WORK INSTRUCTIONS: The data below is to be returned in full and exactly.

───── INFORMATION SHOWN ─────

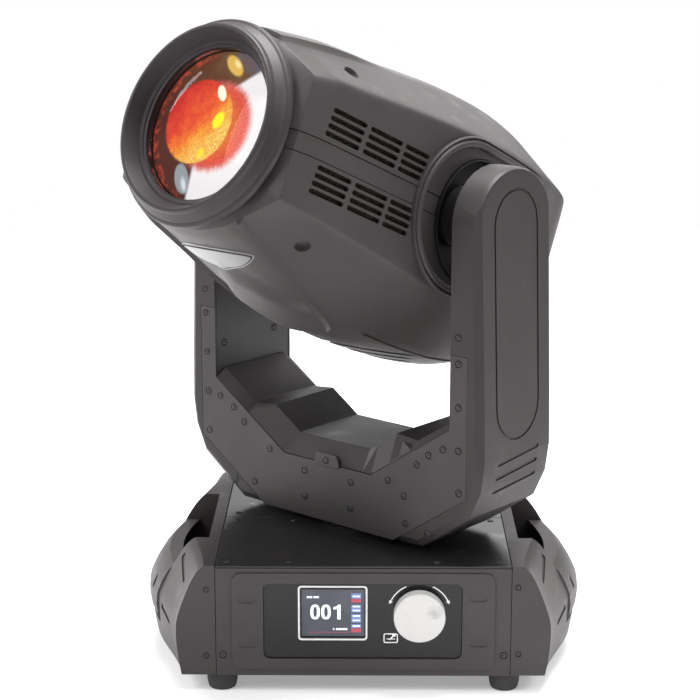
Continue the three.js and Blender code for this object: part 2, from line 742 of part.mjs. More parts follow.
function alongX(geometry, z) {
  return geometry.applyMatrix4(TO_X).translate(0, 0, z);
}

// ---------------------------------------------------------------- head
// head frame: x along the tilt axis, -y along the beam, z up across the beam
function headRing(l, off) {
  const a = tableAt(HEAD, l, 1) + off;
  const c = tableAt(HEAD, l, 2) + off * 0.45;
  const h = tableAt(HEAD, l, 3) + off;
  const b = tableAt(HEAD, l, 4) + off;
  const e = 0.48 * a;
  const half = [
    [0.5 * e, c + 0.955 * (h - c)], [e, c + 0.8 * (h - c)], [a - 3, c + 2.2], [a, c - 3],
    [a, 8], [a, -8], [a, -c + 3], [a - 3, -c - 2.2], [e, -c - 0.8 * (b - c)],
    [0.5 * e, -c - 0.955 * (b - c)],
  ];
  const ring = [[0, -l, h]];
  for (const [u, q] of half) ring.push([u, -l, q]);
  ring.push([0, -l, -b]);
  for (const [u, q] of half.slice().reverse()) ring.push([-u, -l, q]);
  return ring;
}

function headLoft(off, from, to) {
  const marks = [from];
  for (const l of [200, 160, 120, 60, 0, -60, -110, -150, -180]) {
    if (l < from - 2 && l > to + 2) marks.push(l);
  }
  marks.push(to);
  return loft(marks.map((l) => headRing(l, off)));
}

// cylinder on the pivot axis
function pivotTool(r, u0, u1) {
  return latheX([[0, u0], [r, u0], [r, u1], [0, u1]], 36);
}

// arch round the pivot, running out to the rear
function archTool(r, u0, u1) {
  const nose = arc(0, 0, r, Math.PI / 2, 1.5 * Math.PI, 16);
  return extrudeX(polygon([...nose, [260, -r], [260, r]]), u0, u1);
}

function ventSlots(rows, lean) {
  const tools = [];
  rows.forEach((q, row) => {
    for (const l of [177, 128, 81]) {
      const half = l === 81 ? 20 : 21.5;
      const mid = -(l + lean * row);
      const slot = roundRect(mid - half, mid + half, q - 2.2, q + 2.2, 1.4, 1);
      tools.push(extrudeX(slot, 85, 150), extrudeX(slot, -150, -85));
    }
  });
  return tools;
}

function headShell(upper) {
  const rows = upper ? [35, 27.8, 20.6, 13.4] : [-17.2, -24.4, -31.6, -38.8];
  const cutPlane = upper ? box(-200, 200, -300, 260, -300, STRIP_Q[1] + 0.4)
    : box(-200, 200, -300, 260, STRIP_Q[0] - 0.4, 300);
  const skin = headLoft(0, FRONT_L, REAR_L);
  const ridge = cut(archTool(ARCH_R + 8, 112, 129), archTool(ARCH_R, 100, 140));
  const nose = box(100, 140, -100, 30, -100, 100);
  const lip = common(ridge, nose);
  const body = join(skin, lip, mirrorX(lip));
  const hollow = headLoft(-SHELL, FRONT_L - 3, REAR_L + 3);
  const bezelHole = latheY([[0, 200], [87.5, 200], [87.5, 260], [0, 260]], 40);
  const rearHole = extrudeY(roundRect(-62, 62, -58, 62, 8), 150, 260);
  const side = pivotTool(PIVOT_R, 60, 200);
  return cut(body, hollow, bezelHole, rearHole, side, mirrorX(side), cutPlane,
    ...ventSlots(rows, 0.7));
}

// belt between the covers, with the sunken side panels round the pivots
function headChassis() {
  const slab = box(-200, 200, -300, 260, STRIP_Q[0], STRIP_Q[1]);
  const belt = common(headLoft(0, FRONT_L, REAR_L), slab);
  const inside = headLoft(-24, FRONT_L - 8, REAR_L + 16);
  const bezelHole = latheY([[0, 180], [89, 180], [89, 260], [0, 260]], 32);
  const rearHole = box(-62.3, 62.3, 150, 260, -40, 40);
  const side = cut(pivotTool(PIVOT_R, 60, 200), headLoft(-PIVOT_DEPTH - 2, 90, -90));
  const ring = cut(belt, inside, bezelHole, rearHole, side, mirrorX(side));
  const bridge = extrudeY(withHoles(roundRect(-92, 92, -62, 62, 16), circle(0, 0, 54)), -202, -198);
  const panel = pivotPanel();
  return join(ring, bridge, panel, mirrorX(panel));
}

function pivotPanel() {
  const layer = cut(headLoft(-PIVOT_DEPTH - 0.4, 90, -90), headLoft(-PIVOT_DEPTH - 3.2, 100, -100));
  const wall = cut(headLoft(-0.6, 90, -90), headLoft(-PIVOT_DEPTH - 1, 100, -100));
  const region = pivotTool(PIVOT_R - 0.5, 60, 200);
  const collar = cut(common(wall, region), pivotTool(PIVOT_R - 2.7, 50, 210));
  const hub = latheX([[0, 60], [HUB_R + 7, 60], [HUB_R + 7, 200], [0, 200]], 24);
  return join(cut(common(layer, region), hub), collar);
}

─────

RESPONSE:
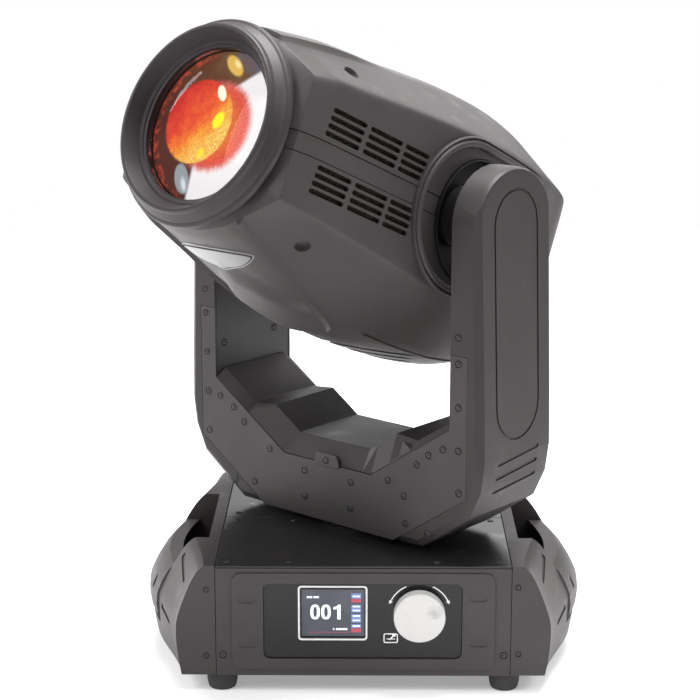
Continue the three.js and Blender code for this object: part 2, from line 742 of part.mjs. More parts follow.
function alongX(geometry, z) {
  return geometry.applyMatrix4(TO_X).translate(0, 0, z);
}

// ---------------------------------------------------------------- head
// head frame: x along the tilt axis, -y along the beam, z up across the beam
function headRing(l, off) {
  const a = tableAt(HEAD, l, 1) + off;
  const c = tableAt(HEAD, l, 2) + off * 0.45;
  const h = tableAt(HEAD, l, 3) + off;
  const b = tableAt(HEAD, l, 4) + off;
  const e = 0.48 * a;
  const half = [
    [0.5 * e, c + 0.955 * (h - c)], [e, c + 0.8 * (h - c)], [a - 3, c + 2.2], [a, c - 3],
    [a, 8], [a, -8], [a, -c + 3], [a - 3, -c - 2.2], [e, -c - 0.8 * (b - c)],
    [0.5 * e, -c - 0.955 * (b - c)],
  ];
  const ring = [[0, -l, h]];
  for (const [u, q] of half) ring.push([u, -l, q]);
  ring.push([0, -l, -b]);
  for (const [u, q] of half.slice().reverse()) ring.push([-u, -l, q]);
  return ring;
}

function headLoft(off, from, to) {
  const marks = [from];
  for (const l of [200, 160, 120, 60, 0, -60, -110, -150, -180]) {
    if (l < from - 2 && l > to + 2) marks.push(l);
  }
  marks.push(to);
  return loft(marks.map((l) => headRing(l, off)));
}

// cylinder on the pivot axis
function pivotTool(r, u0, u1) {
  return latheX([[0, u0], [r, u0], [r, u1], [0, u1]], 36);
}

// arch round the pivot, running out to the rear
function archTool(r, u0, u1) {
  const nose = arc(0, 0, r, Math.PI / 2, 1.5 * Math.PI, 16);
  return extrudeX(polygon([...nose, [260, -r], [260, r]]), u0, u1);
}

function ventSlots(rows, lean) {
  const tools = [];
  rows.forEach((q, row) => {
    for (const l of [177, 128, 81]) {
      const half = l === 81 ? 20 : 21.5;
      const mid = -(l + lean * row);
      const slot = roundRect(mid - half, mid + half, q - 2.2, q + 2.2, 1.4, 1);
      tools.push(extrudeX(slot, 85, 150), extrudeX(slot, -150, -85));
    }
  });
  return tools;
}

function headShell(upper) {
  const rows = upper ? [35, 27.8, 20.6, 13.4] : [-17.2, -24.4, -31.6, -38.8];
  const cutPlane = upper ? box(-200, 200, -300, 260, -300, STRIP_Q[1] + 0.4)
    : box(-200, 200, -300, 260, STRIP_Q[0] - 0.4, 300);
  const skin = headLoft(0, FRONT_L, REAR_L);
  const ridge = cut(archTool(ARCH_R + 8, 112, 129), archTool(ARCH_R, 100, 140));
  const nose = box(100, 140, -100, 30, -100, 100);
  const lip = common(ridge, nose);
  const body = join(skin, lip, mirrorX(lip));
  const hollow = headLoft(-SHELL, FRONT_L - 3, REAR_L + 3);
  const bezelHole = latheY([[0, 200], [87.5, 200], [87.5, 260], [0, 260]], 40);
  const rearHole = extrudeY(roundRect(-62, 62, -58, 62, 8), 150, 260);
  const side = pivotTool(PIVOT_R, 60, 200);
  return cut(body, hollow, bezelHole, rearHole, side, mirrorX(side), cutPlane,
    ...ventSlots(rows, 0.7));
}

// belt between the covers, with the sunken side panels round the pivots
function headChassis() {
  const slab = box(-200, 200, -300, 260, STRIP_Q[0], STRIP_Q[1]);
  const belt = common(headLoft(0, FRONT_L, REAR_L), slab);
  const inside = headLoft(-24, FRONT_L - 8, REAR_L + 16);
  const bezelHole = latheY([[0, 180], [89, 180], [89, 260], [0, 260]], 32);
  const rearHole = box(-62.3, 62.3, 150, 260, -40, 40);
  const side = cut(pivotTool(PIVOT_R, 60, 200), headLoft(-PIVOT_DEPTH - 2, 90, -90));
  const ring = cut(belt, inside, bezelHole, rearHole, side, mirrorX(side));
  const bridge = extrudeY(withHoles(roundRect(-92, 92, -62, 62, 16), circle(0, 0, 54)), -202, -198);
  const panel = pivotPanel();
  return join(ring, bridge, panel, mirrorX(panel));
}

function pivotPanel() {
  const layer = cut(headLoft(-PIVOT_DEPTH - 0.4, 90, -90), headLoft(-PIVOT_DEPTH - 3.2, 100, -100));
  const wall = cut(headLoft(-0.6, 90, -90), headLoft(-PIVOT_DEPTH - 1, 100, -100));
  const region = pivotTool(PIVOT_R - 0.5, 60, 200);
  const collar = cut(common(wall, region), pivotTool(PIVOT_R - 2.7, 50, 210));
  const hub = latheX([[0, 60], [HUB_R + 7, 60], [HUB_R + 7, 200], [0, 200]], 24);
  return join(cut(common(layer, region), hub), collar);
}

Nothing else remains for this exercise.